Which lines below fall between the one containing "Continue the OpenSCAD" and the one containing "color([0.35, 0.34, 0.36])"? Repeat them exactly, counting both of those lines, and add nothing else.

* * * * * * * * *

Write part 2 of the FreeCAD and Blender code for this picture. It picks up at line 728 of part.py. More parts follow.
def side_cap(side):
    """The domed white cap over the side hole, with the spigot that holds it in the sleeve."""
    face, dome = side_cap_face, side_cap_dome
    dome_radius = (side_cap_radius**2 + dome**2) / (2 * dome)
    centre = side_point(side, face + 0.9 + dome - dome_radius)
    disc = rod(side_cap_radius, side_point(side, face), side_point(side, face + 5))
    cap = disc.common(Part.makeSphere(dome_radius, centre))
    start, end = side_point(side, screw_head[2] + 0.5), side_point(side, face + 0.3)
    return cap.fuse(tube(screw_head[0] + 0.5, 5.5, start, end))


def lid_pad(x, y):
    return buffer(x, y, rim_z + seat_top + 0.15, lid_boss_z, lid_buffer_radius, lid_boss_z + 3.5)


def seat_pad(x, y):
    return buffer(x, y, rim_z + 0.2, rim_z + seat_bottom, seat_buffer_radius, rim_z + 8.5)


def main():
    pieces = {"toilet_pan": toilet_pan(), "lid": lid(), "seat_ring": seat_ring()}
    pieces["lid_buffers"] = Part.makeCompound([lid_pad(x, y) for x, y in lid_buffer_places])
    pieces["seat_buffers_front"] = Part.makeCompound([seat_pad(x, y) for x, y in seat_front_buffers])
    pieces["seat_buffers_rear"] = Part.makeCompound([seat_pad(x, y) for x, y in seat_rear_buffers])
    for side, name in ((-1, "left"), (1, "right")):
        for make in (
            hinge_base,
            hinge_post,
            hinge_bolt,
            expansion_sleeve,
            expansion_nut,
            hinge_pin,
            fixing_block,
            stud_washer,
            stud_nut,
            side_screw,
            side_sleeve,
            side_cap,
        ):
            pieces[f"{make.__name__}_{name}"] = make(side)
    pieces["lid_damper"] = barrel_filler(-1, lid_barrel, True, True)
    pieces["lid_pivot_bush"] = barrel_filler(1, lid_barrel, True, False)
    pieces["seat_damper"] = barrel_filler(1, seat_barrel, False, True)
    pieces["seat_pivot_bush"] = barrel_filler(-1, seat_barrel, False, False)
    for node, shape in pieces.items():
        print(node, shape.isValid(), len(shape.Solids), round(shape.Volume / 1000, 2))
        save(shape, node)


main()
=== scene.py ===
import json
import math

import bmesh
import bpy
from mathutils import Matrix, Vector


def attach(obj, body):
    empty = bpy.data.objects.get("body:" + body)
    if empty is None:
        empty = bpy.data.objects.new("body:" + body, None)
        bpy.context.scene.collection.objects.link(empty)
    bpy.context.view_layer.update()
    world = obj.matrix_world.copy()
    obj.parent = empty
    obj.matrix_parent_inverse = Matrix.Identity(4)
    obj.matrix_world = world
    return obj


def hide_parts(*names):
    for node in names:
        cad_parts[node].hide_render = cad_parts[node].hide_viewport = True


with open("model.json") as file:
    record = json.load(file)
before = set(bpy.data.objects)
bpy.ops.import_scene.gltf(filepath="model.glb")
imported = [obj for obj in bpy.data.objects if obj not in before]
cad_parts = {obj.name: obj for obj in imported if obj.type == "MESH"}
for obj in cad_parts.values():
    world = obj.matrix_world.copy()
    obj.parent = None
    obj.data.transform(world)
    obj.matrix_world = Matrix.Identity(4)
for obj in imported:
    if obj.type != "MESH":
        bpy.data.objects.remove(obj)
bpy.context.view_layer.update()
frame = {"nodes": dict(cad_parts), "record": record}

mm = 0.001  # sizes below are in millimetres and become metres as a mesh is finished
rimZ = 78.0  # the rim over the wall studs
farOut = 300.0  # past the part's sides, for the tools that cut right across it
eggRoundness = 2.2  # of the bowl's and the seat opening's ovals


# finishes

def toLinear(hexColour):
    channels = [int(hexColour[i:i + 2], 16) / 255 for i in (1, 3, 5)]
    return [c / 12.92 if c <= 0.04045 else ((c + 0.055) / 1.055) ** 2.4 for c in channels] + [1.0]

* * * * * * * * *

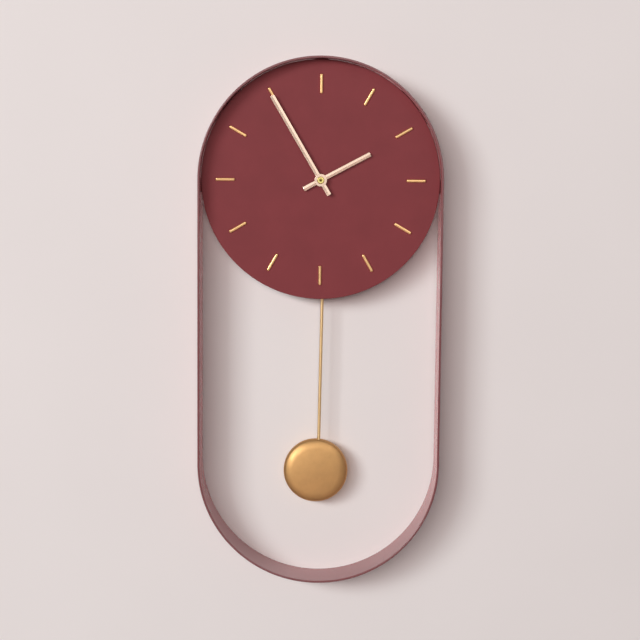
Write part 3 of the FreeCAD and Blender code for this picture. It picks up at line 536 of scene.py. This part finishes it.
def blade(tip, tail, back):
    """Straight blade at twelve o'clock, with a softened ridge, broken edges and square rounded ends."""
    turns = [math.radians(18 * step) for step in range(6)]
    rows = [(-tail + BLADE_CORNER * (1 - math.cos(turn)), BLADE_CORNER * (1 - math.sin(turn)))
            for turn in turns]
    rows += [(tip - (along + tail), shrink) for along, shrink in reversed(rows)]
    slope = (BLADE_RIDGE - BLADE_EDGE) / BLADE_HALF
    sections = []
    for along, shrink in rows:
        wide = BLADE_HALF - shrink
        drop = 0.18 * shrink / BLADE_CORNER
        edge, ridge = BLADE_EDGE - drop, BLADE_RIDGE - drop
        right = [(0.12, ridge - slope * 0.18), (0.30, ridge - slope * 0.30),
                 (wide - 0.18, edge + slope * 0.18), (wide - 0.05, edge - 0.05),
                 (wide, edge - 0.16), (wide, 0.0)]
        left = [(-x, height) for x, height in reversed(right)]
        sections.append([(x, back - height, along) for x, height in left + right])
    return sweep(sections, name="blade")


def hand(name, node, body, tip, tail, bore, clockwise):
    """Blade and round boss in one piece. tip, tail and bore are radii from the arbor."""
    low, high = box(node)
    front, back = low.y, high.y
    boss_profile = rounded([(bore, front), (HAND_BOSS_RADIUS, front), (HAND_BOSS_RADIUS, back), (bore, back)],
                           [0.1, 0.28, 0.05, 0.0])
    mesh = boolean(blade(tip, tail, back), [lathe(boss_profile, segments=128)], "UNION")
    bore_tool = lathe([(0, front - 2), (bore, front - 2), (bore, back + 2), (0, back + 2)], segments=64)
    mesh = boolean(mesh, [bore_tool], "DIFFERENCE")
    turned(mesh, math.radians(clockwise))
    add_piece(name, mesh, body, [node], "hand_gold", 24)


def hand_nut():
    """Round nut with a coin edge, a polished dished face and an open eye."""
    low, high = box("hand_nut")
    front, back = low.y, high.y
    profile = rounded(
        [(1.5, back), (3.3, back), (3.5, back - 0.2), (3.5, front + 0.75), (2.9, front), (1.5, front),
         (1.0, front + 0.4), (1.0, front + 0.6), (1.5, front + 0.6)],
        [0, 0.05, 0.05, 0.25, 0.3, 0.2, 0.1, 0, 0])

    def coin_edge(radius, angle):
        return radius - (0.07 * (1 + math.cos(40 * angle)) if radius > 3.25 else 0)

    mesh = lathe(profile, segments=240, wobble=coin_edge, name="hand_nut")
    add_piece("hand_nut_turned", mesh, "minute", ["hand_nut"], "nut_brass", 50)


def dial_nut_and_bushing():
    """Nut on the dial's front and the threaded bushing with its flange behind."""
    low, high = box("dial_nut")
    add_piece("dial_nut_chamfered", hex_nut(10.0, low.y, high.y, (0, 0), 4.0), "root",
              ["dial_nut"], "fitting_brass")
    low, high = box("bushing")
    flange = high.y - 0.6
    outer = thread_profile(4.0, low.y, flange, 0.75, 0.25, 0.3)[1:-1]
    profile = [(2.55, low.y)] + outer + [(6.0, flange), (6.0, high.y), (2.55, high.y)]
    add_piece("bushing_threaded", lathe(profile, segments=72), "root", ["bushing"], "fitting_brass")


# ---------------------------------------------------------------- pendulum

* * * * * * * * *

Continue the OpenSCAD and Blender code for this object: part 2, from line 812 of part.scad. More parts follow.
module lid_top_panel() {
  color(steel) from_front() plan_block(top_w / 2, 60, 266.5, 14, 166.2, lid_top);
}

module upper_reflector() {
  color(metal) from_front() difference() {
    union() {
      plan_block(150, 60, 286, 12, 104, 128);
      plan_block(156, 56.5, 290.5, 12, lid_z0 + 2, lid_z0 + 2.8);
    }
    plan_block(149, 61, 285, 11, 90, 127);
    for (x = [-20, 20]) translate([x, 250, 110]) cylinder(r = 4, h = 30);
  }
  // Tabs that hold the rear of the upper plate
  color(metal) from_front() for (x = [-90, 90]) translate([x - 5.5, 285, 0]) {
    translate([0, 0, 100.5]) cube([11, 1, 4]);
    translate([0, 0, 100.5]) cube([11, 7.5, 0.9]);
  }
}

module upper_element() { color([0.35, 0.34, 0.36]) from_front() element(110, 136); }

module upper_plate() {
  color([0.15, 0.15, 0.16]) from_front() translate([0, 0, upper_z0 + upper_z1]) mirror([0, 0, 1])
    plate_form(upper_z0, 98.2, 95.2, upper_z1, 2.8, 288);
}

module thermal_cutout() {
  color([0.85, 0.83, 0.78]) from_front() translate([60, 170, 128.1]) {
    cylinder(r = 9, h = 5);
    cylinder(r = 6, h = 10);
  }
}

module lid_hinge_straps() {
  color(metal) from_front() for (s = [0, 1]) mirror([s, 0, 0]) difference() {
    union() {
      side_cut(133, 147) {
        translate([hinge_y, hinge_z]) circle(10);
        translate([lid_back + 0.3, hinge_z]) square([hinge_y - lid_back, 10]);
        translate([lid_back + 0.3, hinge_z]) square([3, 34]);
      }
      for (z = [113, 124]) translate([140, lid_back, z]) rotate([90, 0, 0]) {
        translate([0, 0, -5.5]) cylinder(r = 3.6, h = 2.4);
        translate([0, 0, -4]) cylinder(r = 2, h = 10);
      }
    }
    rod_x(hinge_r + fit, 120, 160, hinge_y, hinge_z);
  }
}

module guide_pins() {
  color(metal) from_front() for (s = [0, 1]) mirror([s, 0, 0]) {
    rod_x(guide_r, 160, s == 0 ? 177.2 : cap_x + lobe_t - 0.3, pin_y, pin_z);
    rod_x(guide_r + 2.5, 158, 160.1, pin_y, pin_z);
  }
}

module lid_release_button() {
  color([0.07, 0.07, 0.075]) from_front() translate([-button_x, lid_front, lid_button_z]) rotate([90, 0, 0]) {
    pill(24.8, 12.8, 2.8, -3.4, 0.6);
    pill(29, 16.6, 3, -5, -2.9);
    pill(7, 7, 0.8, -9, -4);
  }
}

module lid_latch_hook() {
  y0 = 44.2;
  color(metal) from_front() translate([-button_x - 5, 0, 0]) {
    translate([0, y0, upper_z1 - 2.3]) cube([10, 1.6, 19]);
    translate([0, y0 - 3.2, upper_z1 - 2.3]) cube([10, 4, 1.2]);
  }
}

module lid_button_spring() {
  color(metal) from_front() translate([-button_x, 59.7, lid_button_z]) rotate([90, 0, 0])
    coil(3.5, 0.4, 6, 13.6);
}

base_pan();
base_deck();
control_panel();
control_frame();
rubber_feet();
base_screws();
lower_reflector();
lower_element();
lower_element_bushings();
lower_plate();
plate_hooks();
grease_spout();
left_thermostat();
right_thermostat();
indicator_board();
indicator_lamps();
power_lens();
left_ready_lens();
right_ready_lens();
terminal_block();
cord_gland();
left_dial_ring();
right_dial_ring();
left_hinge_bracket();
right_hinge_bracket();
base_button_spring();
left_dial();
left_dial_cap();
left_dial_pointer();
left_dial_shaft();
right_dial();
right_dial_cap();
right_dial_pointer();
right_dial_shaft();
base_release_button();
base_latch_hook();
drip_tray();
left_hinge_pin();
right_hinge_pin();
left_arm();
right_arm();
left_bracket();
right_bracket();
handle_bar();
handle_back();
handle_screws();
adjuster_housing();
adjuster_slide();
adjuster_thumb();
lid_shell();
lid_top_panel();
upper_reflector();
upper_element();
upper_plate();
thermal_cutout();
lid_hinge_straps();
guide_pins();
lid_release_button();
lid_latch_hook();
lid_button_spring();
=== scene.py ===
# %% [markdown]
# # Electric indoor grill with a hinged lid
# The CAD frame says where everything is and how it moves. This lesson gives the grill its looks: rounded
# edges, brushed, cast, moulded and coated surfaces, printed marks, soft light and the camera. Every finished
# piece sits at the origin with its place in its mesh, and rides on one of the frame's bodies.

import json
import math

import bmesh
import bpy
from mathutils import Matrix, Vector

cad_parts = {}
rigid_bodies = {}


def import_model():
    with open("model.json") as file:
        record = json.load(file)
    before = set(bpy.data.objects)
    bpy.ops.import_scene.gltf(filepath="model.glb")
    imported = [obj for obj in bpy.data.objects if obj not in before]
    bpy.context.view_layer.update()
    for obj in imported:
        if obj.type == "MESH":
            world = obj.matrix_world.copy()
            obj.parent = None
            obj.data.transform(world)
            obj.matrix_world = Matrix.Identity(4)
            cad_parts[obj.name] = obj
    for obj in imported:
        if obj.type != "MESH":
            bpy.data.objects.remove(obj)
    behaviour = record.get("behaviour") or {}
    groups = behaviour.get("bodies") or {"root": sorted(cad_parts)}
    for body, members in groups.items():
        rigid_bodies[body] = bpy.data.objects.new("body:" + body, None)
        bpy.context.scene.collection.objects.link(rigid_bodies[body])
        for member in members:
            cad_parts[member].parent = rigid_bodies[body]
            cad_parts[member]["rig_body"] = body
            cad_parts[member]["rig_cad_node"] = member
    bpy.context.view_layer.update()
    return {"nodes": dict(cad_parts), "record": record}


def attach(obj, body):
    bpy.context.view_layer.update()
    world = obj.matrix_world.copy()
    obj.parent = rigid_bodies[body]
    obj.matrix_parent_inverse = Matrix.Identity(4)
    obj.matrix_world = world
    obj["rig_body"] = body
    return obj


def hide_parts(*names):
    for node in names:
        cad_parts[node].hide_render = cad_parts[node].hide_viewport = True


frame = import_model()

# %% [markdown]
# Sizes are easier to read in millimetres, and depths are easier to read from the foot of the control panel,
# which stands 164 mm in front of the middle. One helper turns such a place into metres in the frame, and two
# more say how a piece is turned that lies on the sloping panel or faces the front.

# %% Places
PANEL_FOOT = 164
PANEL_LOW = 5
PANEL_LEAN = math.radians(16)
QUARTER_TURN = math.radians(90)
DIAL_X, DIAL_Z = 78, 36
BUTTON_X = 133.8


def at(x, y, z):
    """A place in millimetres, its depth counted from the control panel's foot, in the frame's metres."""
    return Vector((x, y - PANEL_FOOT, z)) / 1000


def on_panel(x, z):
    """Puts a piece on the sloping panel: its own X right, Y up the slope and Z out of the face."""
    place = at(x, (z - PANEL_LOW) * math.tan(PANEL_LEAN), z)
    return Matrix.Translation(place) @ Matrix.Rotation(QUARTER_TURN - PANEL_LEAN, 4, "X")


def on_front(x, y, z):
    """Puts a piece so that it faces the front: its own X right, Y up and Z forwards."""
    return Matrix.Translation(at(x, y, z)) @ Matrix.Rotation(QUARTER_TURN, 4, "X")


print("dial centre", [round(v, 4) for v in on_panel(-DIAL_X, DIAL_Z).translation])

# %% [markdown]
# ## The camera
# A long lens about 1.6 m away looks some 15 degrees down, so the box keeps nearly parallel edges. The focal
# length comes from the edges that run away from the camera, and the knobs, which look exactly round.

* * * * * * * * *

• **Task response**
Continue the OpenSCAD and Blender code for this object: part 2, from line 812 of part.scad. More parts follow.
module lid_top_panel() {
  color(steel) from_front() plan_block(top_w / 2, 60, 266.5, 14, 166.2, lid_top);
}

module upper_reflector() {
  color(metal) from_front() difference() {
    union() {
      plan_block(150, 60, 286, 12, 104, 128);
      plan_block(156, 56.5, 290.5, 12, lid_z0 + 2, lid_z0 + 2.8);
    }
    plan_block(149, 61, 285, 11, 90, 127);
    for (x = [-20, 20]) translate([x, 250, 110]) cylinder(r = 4, h = 30);
  }
  // Tabs that hold the rear of the upper plate
  color(metal) from_front() for (x = [-90, 90]) translate([x - 5.5, 285, 0]) {
    translate([0, 0, 100.5]) cube([11, 1, 4]);
    translate([0, 0, 100.5]) cube([11, 7.5, 0.9]);
  }
}

module upper_element() { color([0.35, 0.34, 0.36]) from_front() element(110, 136); }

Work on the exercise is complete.